- Task statement -
Nothing but the lines from the line that contains "points = [vertex.co" through the line that contains "bpy.context.scene.collection.objects.link(empty)" should appear in the output, each reproduced exactly.

——————————

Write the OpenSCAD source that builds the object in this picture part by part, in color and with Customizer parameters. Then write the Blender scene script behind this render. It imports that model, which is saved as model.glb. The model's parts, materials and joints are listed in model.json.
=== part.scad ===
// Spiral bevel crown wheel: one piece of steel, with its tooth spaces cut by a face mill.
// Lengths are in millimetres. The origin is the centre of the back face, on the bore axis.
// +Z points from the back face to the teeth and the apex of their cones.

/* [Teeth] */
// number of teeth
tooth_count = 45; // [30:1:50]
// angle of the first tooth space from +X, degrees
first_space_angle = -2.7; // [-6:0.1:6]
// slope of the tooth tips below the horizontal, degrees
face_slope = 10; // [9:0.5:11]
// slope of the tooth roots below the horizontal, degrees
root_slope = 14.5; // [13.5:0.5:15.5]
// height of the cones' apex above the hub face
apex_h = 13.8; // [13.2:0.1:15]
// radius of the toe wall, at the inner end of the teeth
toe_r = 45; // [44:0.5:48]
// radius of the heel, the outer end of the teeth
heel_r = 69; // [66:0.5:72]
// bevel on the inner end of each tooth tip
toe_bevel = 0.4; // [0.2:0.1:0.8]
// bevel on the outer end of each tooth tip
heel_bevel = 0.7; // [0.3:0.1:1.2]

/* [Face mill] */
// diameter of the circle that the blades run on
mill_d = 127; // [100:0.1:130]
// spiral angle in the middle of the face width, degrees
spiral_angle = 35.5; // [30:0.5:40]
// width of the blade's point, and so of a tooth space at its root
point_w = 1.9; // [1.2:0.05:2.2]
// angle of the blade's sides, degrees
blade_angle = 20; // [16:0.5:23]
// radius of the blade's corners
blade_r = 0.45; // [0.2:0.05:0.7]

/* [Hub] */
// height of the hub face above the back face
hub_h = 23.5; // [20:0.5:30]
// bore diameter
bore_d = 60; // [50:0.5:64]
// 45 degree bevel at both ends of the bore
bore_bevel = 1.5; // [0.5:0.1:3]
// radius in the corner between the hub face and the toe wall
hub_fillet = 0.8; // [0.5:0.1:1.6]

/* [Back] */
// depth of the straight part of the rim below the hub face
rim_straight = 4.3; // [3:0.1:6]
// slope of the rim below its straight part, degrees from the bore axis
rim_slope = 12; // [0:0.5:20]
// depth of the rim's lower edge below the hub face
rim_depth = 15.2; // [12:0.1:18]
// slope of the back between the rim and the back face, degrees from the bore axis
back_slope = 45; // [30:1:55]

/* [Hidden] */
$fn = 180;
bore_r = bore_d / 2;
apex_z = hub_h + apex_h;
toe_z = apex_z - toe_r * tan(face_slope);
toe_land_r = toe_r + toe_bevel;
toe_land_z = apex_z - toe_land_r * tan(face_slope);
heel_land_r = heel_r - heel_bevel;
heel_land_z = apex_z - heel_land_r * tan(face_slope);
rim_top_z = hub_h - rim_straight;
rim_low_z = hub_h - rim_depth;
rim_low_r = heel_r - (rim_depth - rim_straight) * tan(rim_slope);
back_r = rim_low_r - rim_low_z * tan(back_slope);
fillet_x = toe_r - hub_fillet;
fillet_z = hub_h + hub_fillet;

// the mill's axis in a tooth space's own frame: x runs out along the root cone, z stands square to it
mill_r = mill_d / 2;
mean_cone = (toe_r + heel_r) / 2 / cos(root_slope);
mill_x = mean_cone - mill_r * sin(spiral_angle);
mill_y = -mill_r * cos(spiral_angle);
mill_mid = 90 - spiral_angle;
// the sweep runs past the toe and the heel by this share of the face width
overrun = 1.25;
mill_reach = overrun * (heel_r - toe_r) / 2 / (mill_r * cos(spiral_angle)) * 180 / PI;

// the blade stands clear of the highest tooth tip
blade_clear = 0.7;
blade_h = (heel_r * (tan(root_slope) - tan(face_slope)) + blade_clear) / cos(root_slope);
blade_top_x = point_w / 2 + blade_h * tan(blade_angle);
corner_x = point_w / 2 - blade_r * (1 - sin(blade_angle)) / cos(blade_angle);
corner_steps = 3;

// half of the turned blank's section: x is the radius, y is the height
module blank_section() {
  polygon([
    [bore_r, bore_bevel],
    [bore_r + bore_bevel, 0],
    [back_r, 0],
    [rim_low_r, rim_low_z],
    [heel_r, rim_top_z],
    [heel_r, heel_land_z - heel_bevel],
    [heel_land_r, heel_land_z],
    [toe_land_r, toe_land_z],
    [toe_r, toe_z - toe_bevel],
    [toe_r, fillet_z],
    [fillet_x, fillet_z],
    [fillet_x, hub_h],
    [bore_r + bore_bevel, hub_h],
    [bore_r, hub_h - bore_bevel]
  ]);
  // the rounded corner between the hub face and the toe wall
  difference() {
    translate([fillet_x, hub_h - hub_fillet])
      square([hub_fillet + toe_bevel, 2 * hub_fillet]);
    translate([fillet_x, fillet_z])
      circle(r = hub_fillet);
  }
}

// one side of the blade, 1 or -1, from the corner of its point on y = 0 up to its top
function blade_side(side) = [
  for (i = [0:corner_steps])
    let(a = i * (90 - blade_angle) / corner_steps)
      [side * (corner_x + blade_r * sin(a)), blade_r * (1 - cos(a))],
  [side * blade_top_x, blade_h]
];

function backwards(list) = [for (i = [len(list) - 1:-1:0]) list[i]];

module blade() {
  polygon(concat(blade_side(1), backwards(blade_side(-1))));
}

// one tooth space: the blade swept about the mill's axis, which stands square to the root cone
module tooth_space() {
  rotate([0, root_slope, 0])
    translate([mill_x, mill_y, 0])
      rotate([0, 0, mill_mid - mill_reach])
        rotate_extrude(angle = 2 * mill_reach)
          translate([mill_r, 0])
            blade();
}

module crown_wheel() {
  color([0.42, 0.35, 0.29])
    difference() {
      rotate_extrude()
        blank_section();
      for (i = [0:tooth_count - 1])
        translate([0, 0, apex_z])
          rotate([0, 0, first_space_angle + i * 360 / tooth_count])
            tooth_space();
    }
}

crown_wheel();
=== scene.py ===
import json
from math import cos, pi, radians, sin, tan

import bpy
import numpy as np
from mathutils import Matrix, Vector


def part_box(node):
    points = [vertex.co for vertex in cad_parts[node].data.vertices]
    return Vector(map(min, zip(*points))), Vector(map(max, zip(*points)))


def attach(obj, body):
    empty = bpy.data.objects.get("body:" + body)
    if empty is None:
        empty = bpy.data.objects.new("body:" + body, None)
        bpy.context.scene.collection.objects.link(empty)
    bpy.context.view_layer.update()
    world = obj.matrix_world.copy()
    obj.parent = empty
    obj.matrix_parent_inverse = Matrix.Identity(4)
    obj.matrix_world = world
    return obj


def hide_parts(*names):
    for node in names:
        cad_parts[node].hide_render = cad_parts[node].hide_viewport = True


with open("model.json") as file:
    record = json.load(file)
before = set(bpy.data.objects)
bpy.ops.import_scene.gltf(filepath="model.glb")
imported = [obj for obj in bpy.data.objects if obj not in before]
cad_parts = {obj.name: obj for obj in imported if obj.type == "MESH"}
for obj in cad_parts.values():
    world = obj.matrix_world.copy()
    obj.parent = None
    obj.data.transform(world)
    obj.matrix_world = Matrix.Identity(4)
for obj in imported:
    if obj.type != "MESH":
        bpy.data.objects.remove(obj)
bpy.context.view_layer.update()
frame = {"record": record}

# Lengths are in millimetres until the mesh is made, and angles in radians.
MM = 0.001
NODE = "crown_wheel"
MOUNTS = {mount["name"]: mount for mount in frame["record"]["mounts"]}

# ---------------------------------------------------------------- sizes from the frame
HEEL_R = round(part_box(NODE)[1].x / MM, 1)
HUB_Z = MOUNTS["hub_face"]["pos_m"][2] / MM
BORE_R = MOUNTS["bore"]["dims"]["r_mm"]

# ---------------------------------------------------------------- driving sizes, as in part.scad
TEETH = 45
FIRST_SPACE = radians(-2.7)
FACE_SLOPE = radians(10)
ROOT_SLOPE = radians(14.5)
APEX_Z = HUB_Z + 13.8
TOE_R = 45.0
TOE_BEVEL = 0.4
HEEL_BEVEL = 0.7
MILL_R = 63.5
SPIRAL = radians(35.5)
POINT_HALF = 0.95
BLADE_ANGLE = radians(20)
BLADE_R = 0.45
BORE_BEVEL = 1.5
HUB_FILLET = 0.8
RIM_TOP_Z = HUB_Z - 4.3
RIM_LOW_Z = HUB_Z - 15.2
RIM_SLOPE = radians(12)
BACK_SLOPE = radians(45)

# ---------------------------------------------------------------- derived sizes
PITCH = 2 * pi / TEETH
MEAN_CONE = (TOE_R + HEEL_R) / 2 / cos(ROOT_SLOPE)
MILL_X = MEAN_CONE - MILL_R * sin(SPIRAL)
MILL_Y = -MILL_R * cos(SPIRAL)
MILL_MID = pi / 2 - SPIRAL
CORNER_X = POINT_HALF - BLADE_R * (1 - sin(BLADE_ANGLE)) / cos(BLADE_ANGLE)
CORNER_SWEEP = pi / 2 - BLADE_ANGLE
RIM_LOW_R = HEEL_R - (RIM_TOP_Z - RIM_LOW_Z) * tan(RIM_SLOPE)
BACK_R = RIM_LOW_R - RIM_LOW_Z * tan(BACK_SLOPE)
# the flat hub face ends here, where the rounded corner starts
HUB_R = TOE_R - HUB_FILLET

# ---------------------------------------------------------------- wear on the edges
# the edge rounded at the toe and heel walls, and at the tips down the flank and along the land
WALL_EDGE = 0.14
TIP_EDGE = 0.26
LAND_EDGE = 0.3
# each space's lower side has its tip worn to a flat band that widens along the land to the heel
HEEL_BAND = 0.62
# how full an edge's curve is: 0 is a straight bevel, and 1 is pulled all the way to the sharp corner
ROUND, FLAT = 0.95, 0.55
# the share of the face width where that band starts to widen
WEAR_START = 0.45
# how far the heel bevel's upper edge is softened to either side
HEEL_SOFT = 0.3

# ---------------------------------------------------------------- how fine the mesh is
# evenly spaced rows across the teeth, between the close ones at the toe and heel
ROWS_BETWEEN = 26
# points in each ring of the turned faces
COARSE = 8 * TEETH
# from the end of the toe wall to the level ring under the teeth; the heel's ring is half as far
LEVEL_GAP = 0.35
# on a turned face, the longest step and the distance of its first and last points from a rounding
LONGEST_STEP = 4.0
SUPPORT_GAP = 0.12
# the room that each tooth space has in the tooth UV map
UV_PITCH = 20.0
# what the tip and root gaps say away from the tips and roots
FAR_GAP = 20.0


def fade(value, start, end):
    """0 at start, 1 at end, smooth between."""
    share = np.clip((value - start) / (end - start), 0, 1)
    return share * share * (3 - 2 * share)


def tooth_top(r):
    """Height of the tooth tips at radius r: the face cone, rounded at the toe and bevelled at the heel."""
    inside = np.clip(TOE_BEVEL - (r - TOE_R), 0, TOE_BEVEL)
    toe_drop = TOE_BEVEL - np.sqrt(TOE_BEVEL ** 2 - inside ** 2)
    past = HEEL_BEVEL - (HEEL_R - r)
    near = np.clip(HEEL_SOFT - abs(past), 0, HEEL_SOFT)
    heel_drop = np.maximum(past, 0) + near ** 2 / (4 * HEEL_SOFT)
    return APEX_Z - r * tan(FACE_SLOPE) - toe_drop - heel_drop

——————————

- Task response -
    points = [vertex.co for vertex in cad_parts[node].data.vertices]
    return Vector(map(min, zip(*points))), Vector(map(max, zip(*points)))


def attach(obj, body):
    empty = bpy.data.objects.get("body:" + body)
    if empty is None:
        empty = bpy.data.objects.new("body:" + body, None)
        bpy.context.scene.collection.objects.link(empty)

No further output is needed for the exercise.